In allen diesen Fällen ergibt sich eine kleine Unterbrechung
(unserer Gedanken, unseres Wegs ...)
- Der Unterbrechung ist das Stück gewidmet.

(4/02)

    The piece consists of signs in public space on which one reads short descriptions of the actual acoustic situation, the location where the sign is set up. Similar to signs that refer to a botanical particularity of a nearby tree, the signs of this piece describe simple objective facts of the acoustic vicinity. On its surface the signs therefore aim toward our sensibilty and awareness of the acoustic reality. But actually the piece seeks to understand the difference between a sound and the conscious perception of that same sound - the difference between a thing and a thing with a name.

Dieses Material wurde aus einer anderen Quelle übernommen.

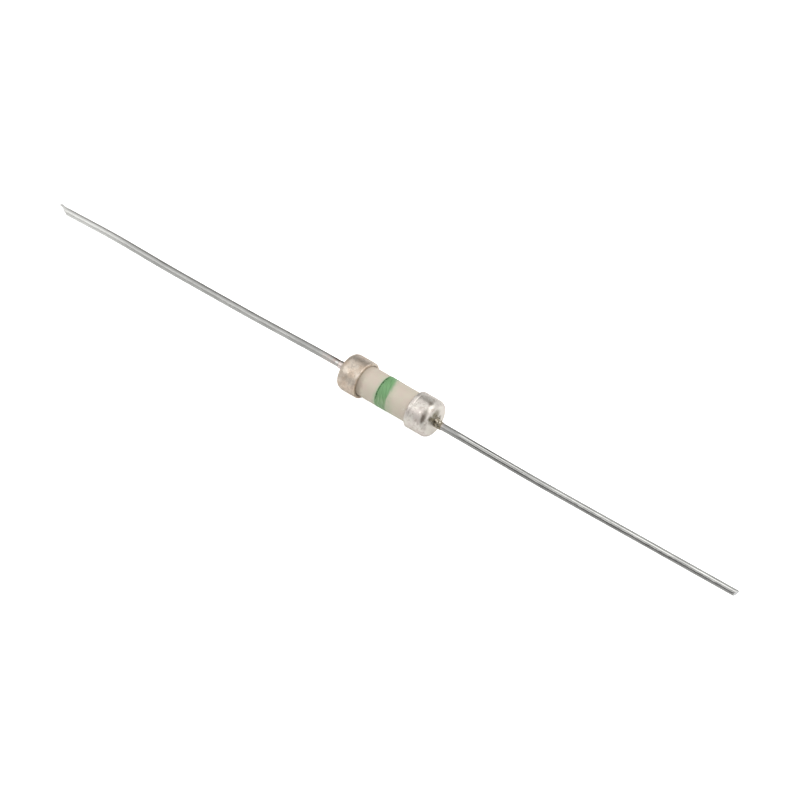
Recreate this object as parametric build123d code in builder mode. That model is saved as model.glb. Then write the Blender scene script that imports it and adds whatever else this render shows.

    In any case, whether we try to verify what we read or just shake our head about the presumption, the piece compels a short interruption of our path.

    The piece is dedicated to the interruption.


    (english edited by Bill Dietz)



WEISS / WEISSLICH 35, Schilderungen (1998)
Version für den Resslpark/Karlsplatz Wien: 14 Schilder (2002)
    WHITE / WHITISH 35, designations (1998)
    version for the Resslpark/Karlsplatz Vienna: 14 signs (2002)



Texte auf den beiden abgebildeten Schildern;
links: "Beim Eintritt in die U-Bahn-Unterführung verändert sich die Präsenz von Schritten und Stimmen; die tiefe Grundierung des Autoverkehrs ist hier einem helleren Hintergrund aus Rolltreppen und Ventilatoren gewichen."
rechts: "Die Rollen der Skateboardfahrer klingen auf Stein heller als auf Asphalt oder Teer."

Gestaltung: Ursula Musil
Fotographie: Maria Tržan

English notes edited by Andrew Smith





Die Stimme der Fee

Die Leute lesen etwas.
Und dann glauben sie es.

Erst als Geschriebenes tritt es in ihr Leben ein. Erst ab dann hat es eine Bedeutung. ZB. der Tourist, der den Gouverneurs Walk sucht - ohne zu bemerken, daß er sich bereits darauf befindet, ohne zu bemerken, daß es der atemberaubendste Ausblick auf das chinesische Meer ist, den man sich vorstellen kann ...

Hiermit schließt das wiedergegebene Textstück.